• [EXERCISE DESCRIPTION]:
Your task is to return, exactly, the run of lines starting at the line holding "to the collar." and ending at the line holding "cad_parts[node].hide_render = cad_parts[node].hide_viewport", both ends included and no other lines.

• [PROVIDED MATERIAL]:
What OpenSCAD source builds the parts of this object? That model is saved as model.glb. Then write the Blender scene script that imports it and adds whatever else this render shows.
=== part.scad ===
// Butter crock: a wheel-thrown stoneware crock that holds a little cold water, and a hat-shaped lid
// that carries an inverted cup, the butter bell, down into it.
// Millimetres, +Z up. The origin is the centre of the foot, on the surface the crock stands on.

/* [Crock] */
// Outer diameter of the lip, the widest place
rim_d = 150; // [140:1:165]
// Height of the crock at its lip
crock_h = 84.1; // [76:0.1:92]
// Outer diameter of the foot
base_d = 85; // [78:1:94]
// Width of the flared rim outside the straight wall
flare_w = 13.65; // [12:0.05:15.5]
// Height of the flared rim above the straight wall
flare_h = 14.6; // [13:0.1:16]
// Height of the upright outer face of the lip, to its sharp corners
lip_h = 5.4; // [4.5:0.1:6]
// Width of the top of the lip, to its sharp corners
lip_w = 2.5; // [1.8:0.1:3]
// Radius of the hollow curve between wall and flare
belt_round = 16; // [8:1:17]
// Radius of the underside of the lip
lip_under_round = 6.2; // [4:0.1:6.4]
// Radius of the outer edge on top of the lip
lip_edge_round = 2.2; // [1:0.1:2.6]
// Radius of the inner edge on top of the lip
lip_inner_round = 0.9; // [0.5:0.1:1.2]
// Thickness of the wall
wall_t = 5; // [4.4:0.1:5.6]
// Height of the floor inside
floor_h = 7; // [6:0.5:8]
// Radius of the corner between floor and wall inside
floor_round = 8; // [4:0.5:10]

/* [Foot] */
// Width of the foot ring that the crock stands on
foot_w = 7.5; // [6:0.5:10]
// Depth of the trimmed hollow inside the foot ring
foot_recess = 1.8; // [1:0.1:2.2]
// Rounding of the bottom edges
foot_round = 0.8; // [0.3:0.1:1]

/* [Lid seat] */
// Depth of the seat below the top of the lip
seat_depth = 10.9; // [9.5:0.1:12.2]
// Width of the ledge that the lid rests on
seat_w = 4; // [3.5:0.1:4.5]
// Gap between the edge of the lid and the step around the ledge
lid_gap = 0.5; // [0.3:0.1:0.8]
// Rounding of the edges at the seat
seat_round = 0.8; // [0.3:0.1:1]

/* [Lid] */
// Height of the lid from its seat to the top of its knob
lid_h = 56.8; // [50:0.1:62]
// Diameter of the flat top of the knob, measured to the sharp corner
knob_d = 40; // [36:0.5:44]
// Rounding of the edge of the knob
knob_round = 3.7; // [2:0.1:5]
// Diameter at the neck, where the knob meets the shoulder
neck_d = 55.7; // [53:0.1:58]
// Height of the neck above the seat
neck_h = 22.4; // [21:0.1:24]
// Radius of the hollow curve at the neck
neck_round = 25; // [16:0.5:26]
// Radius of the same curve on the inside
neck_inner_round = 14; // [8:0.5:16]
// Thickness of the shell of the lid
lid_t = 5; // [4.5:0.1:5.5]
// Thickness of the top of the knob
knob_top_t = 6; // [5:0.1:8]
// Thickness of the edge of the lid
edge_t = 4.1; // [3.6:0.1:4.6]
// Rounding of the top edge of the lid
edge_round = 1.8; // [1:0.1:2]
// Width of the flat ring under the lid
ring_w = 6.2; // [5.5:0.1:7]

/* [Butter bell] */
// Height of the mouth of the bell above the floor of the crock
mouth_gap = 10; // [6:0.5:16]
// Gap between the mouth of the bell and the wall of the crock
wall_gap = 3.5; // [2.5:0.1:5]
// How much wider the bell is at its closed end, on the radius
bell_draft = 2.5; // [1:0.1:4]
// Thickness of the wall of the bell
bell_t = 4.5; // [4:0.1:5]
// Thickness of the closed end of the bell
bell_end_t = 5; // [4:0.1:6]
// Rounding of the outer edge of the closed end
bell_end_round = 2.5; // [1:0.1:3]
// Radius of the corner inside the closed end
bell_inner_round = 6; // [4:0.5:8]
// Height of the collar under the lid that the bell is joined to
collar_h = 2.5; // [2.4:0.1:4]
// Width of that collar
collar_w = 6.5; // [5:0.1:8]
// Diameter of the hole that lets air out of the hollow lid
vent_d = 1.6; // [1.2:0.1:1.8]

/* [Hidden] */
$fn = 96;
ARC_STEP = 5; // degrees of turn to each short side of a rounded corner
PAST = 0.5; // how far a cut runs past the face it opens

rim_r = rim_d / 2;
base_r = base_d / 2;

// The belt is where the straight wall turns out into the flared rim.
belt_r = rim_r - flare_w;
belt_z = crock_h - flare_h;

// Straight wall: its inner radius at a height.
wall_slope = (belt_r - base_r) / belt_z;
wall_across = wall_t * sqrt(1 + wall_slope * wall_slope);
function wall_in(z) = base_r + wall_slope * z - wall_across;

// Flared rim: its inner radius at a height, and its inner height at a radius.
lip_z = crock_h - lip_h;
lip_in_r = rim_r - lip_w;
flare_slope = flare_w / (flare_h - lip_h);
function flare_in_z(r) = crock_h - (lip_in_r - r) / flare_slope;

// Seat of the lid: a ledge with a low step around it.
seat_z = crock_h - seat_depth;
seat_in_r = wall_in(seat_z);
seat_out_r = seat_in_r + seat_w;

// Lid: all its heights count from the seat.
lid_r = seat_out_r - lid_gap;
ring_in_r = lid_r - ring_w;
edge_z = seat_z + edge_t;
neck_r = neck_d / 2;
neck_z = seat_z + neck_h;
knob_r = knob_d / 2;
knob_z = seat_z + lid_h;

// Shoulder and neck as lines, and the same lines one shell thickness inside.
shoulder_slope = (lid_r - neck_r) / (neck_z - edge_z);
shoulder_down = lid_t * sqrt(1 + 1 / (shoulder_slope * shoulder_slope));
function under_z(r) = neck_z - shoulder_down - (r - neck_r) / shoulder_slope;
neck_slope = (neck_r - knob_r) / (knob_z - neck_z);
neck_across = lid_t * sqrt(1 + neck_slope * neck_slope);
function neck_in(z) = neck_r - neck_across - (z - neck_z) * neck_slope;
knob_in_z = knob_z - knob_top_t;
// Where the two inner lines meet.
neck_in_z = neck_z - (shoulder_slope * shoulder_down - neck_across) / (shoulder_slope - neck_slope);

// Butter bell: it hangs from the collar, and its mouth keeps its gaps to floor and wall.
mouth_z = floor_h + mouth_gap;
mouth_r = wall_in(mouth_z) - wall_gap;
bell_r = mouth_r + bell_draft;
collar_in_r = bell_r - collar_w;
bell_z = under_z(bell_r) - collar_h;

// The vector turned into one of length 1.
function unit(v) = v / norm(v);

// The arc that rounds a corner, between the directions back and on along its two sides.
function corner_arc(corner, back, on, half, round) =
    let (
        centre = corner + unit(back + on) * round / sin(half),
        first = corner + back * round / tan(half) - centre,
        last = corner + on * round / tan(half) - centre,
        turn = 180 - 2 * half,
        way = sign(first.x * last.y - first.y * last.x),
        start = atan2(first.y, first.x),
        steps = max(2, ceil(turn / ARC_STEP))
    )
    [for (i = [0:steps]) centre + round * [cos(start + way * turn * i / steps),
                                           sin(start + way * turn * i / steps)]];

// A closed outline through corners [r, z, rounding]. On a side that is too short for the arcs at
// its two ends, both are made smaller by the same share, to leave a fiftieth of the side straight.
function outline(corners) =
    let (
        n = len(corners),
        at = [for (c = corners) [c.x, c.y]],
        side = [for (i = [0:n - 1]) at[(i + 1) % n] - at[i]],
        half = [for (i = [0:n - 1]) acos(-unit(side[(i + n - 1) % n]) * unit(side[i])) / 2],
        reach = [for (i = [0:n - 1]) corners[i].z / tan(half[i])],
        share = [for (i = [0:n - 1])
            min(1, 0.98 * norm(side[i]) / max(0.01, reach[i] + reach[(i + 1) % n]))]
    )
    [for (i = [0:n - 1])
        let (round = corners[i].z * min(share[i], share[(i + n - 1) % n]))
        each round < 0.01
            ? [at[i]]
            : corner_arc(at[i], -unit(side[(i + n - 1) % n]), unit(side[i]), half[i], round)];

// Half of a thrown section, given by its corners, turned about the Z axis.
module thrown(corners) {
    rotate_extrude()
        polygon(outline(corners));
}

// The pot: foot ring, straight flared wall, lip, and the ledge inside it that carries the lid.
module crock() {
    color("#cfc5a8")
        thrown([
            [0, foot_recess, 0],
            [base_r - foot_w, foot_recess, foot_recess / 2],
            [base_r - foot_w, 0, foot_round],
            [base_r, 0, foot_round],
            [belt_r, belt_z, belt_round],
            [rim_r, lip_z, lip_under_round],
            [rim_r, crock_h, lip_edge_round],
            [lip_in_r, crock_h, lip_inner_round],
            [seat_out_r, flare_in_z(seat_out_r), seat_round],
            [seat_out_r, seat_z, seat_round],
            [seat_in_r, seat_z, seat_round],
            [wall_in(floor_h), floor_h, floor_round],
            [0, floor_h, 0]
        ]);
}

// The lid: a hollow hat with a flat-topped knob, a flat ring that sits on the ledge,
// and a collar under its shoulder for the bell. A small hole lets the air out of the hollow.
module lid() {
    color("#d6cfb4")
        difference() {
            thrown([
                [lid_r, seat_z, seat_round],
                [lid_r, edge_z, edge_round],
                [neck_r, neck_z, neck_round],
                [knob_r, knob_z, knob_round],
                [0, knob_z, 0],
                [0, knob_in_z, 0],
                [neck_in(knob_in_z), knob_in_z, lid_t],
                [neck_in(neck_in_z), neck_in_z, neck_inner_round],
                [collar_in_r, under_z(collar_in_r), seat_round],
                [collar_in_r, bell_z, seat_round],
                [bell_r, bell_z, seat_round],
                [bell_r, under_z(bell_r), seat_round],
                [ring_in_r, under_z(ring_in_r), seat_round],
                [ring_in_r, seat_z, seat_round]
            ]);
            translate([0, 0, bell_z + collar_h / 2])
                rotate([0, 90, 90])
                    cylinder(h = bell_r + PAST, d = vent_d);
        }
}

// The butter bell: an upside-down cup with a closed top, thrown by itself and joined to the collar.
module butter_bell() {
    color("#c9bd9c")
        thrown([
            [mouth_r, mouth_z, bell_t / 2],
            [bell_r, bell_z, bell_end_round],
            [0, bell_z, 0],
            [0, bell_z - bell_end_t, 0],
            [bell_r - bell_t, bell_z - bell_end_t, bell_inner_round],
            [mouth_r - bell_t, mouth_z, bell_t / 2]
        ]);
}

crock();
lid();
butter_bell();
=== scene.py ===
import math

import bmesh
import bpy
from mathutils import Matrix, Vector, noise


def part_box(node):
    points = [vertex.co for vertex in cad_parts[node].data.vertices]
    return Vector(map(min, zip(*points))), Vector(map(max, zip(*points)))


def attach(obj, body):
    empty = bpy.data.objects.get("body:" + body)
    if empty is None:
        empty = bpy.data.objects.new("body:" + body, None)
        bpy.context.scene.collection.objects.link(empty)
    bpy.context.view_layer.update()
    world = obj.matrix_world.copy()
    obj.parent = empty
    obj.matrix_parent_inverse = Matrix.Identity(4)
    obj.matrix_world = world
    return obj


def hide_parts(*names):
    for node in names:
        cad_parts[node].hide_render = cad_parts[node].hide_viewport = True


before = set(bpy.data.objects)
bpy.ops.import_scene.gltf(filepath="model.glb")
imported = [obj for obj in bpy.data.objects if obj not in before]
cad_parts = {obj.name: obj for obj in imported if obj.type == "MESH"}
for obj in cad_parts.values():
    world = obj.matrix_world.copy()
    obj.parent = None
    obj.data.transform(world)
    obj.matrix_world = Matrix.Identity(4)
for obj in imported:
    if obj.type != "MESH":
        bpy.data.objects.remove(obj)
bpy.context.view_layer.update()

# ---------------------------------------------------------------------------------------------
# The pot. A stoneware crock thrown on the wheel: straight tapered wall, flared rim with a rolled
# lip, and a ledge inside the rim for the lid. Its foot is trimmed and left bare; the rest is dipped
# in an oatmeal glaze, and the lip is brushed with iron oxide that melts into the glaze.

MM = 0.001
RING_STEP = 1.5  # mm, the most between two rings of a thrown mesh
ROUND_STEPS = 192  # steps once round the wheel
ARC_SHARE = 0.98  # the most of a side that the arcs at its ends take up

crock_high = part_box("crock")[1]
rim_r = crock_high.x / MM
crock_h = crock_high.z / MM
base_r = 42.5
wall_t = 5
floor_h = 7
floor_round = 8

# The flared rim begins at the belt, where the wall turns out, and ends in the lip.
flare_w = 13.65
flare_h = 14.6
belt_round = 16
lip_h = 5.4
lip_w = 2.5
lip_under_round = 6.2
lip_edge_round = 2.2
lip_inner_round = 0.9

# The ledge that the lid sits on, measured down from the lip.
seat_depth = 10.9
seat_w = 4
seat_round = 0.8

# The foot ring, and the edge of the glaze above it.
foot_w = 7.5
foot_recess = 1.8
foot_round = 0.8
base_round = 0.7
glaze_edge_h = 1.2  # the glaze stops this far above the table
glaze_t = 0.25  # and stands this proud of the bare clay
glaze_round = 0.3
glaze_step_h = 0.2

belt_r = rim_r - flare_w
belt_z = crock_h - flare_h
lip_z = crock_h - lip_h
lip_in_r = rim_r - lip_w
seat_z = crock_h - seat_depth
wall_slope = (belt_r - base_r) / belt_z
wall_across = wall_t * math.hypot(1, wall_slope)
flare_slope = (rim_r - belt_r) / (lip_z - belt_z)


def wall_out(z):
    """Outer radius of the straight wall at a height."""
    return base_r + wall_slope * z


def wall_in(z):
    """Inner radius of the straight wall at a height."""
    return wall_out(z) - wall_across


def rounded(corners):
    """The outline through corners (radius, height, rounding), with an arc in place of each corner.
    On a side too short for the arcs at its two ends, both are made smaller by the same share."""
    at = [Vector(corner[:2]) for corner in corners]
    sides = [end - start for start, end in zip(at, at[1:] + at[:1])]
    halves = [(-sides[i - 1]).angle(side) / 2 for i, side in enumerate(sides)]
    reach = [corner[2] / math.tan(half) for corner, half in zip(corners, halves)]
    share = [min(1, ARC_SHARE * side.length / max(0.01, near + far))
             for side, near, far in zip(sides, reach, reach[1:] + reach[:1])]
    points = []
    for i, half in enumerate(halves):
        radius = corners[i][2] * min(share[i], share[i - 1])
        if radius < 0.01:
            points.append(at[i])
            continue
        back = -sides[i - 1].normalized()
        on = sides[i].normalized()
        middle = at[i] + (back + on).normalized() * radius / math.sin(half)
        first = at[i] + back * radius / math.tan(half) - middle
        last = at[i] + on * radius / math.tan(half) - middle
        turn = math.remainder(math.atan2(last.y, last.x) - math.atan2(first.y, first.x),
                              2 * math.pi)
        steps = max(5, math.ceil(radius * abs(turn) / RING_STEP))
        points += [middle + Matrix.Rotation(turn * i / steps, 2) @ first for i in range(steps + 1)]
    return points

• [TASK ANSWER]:
// The butter bell: an upside-down cup with a closed top, thrown by itself and joined to the collar.
module butter_bell() {
    color("#c9bd9c")
        thrown([
            [mouth_r, mouth_z, bell_t / 2],
            [bell_r, bell_z, bell_end_round],
            [0, bell_z, 0],
            [0, bell_z - bell_end_t, 0],
            [bell_r - bell_t, bell_z - bell_end_t, bell_inner_round],
            [mouth_r - bell_t, mouth_z, bell_t / 2]
        ]);
}

crock();
lid();
butter_bell();
=== scene.py ===
import math

import bmesh
import bpy
from mathutils import Matrix, Vector, noise


def part_box(node):
    points = [vertex.co for vertex in cad_parts[node].data.vertices]
    return Vector(map(min, zip(*points))), Vector(map(max, zip(*points)))


def attach(obj, body):
    empty = bpy.data.objects.get("body:" + body)
    if empty is None:
        empty = bpy.data.objects.new("body:" + body, None)
        bpy.context.scene.collection.objects.link(empty)
    bpy.context.view_layer.update()
    world = obj.matrix_world.copy()
    obj.parent = empty
    obj.matrix_parent_inverse = Matrix.Identity(4)
    obj.matrix_world = world
    return obj


def hide_parts(*names):
    for node in names:
        cad_parts[node].hide_render = cad_parts[node].hide_viewport = True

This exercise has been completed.